Lessons learned Experimental comparison: In order to gain a deeper insight into the performance of any algorithm for imbalanced data streams, it must be be evaluated using a diverse set of scenarios, including static and dynamic imbalance ratios paired with instance-level difficulties, noise, and concept drift, as well as real-world datasets to have a holistic comparison. Only such a thorough experimental study allows to formulate specific recommendations for applicability areas. We can conclude that ROSE is a well-rounded ensemble capable of displaying robustness under diverse difficulties present in imbalanced data streams. Handling skewed distributions: ROSE shows that robustness to class imbalance can be achieved by exploiting learning mechanisms and per-class forgetting, outperforming existing resampling approaches. Computational and memory complexity: all features of ROSE contribute to its high predictive performance (as seen during the ablation study), while being characterized by low time and memory complexities. This allows ROSE to display resource consumption on par with algorithm like Leveraging Bagging and Adaptive Random Forest. Metrics: ROSE evaluation have shown that that Kappa and AUC metrics provide complementary information about the performance of the classifiers. While Kappa strengthens the significance of the minority class under highly imbalanced datasets, AUC offers a balanced trade-off between the majority and minority classes. Therefore, a complete comparison of classifiers should include both complementary metrics.

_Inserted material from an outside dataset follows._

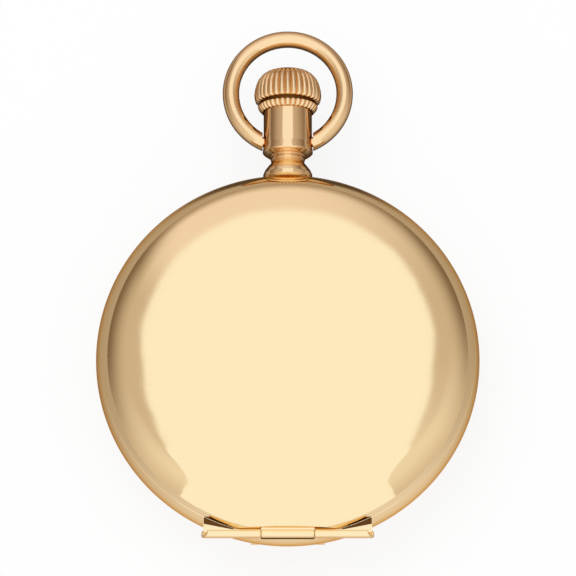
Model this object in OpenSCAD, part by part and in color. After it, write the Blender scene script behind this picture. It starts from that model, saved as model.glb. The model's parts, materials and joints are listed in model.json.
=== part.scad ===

Future works Our future works will concentrate on extending the classifier generation and selection procedure in such a way that will increase the probability of features that were marked as drifting ones to be included in the newly created feature subspaces. We will further investigate connections between data stream mining and continual learning to adapt ROSE mechanisms to create robust deep learning architectures. We will study the application to multi-label classification where labels are often highly imbalanced.